═════ SOURCE MATERIAL

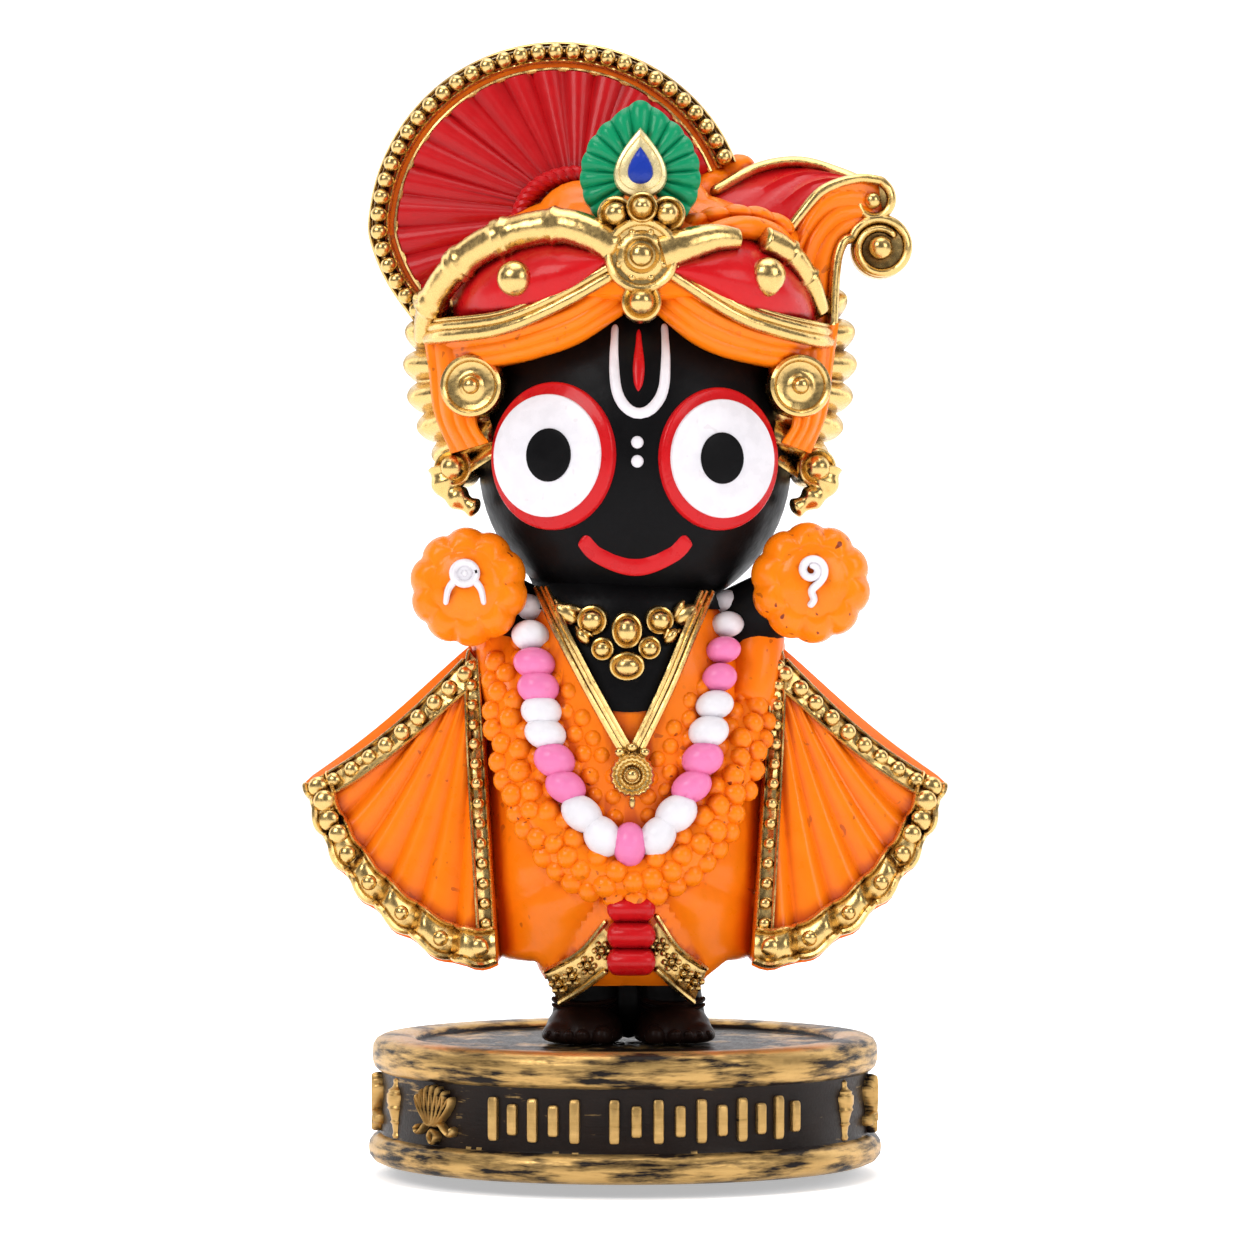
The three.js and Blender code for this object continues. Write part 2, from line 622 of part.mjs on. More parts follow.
// Everything below the soles is cut away flat, so that the feet stand on the plinth's floor
function belowFeet() {
  const side = 2 * FOOT_RIM_RADIUS;
  return solid(new THREE.BoxGeometry(side, side, side).translate(0, 0, feetLevel - side / 2));
}

function figure() {
  const whole = joined([
    ...face(),
    ...turbanFront(),
    ...broochAndFeather(),
    ...fanPlume(),
    ...tail(),
    ...sidesOfHead(),
    ...hands(),
    trunk(),
    ...garlands(),
    ...jewels(),
    ...cape(),
    ...dhoti(),
    ...foot(-1),
    ...foot(1),
  ]);
  return whole.subtract(belowFeet());
}

const group = new THREE.Group();
group.add(mesh("plinth", plinth(), 0x6b4a1e, 0.45, 0.6));
group.add(mesh("figure", figure(), 0xff7a00, 0.35, 0));

export default group;
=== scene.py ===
# %% [markdown]
# # A painted and gilt figure on a round plinth
# The real object is a small resin casting, about 11 cm tall. It stands on a dark round plinth, and it is painted
# in thick glossy enamels, with bright gold plating on every raised border and jewel. This lesson builds it piece
# by piece, joins the pieces into one skin, as the casting is one, and then paints it with procedural materials.

# %% Load the frame
import math

import bmesh
import bpy
import numpy as np
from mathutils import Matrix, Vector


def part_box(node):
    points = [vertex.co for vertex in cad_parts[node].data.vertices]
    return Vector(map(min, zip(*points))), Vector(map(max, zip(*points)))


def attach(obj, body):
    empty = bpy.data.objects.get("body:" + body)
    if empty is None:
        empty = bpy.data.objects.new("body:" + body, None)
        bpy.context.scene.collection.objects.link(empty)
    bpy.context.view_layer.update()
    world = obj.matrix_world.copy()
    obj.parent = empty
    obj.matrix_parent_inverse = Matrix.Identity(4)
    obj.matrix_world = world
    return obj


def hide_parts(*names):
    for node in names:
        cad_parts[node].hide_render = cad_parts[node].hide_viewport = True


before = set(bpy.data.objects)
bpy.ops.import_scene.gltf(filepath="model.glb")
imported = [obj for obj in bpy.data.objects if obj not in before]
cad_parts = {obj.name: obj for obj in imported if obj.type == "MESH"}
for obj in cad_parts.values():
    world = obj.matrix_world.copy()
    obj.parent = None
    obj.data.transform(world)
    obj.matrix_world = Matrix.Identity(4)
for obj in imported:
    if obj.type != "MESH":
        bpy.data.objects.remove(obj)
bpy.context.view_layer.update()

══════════

WRITTEN EXERCISE »
Extract exactly and only the span of lines that begins at the line containing "const group = new THREE.Group();" and ends at the line containing "bpy.data.objects.remove(obj)".

EXERCISE ANSWER »
const group = new THREE.Group();
group.add(mesh("plinth", plinth(), 0x6b4a1e, 0.45, 0.6));
group.add(mesh("figure", figure(), 0xff7a00, 0.35, 0));

export default group;
=== scene.py ===
# %% [markdown]
# # A painted and gilt figure on a round plinth
# The real object is a small resin casting, about 11 cm tall. It stands on a dark round plinth, and it is painted
# in thick glossy enamels, with bright gold plating on every raised border and jewel. This lesson builds it piece
# by piece, joins the pieces into one skin, as the casting is one, and then paints it with procedural materials.

# %% Load the frame
import math

import bmesh
import bpy
import numpy as np
from mathutils import Matrix, Vector


def part_box(node):
    points = [vertex.co for vertex in cad_parts[node].data.vertices]
    return Vector(map(min, zip(*points))), Vector(map(max, zip(*points)))


def attach(obj, body):
    empty = bpy.data.objects.get("body:" + body)
    if empty is None:
        empty = bpy.data.objects.new("body:" + body, None)
        bpy.context.scene.collection.objects.link(empty)
    bpy.context.view_layer.update()
    world = obj.matrix_world.copy()
    obj.parent = empty
    obj.matrix_parent_inverse = Matrix.Identity(4)
    obj.matrix_world = world
    return obj


def hide_parts(*names):
    for node in names:
        cad_parts[node].hide_render = cad_parts[node].hide_viewport = True


before = set(bpy.data.objects)
bpy.ops.import_scene.gltf(filepath="model.glb")
imported = [obj for obj in bpy.data.objects if obj not in before]
cad_parts = {obj.name: obj for obj in imported if obj.type == "MESH"}
for obj in cad_parts.values():
    world = obj.matrix_world.copy()
    obj.parent = None
    obj.data.transform(world)
    obj.matrix_world = Matrix.Identity(4)
for obj in imported:
    if obj.type != "MESH":
        bpy.data.objects.remove(obj)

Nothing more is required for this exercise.